As to other influences, while listening recently to Barbirolli recordings of Delius A Song of Summer I thought it owed as much to Wagner's Forest Murmurs as any English or French models. But, as I said earlier I don't really think of Delius as an 'English' composer.
Fascinating point. I think of English pastoralism as representing the tranquility of the English countryside in its various incarnations (sunrise, dusk, morning fog, maybe animals grazing, etc). They are meditative in nature, almost like a shepherd watching his flock. Landscapes are terse. Cliffs, Jagged coastlines, the northern winds, frequent swells, etc., more Sibelius, Bax, and Arthur Butterworth. Less Delius, Vaughan Williams, and Finzi. All these composers do inhabit both soundscapes from time to time, but there is a general association.
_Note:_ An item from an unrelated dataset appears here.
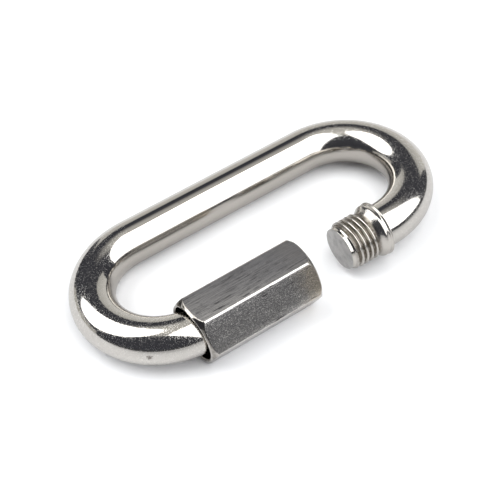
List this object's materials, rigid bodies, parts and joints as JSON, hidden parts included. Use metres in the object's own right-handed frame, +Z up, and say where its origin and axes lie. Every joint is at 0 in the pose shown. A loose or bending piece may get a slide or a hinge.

For example, RVW can be very craggy but he has purity in his pastoralism to which I think he is most identified with which is why at premieres of his 4th, they fair less well because there is a sonic expectation of what the composer will create.
I think generalisations are tricky. As RVW said of the "Pastoral" "not really lambkins frisking at all as most people take for granted".
Quote from: Irons on April 15, 2019, 11:30:41 PM
I think generalisations are tricky. As RVW said of the "Pastoral" "not really lambkins frisking at all as most people take for granted".
Indeed. I believe Vaughan Williams thought of the
Pastoral Symphony as some kind of memorial or elegy for the slain soldiers that he knew personally, but also a quest for peace and for things to be restored as they once were. I think by the time he got to
Symphony No. 4, it is clear that the world that he yearned for would never come back and there's simply nothing he could do about it. There was also some turmoil in his personal life after this time that also played a part in it I'm sure.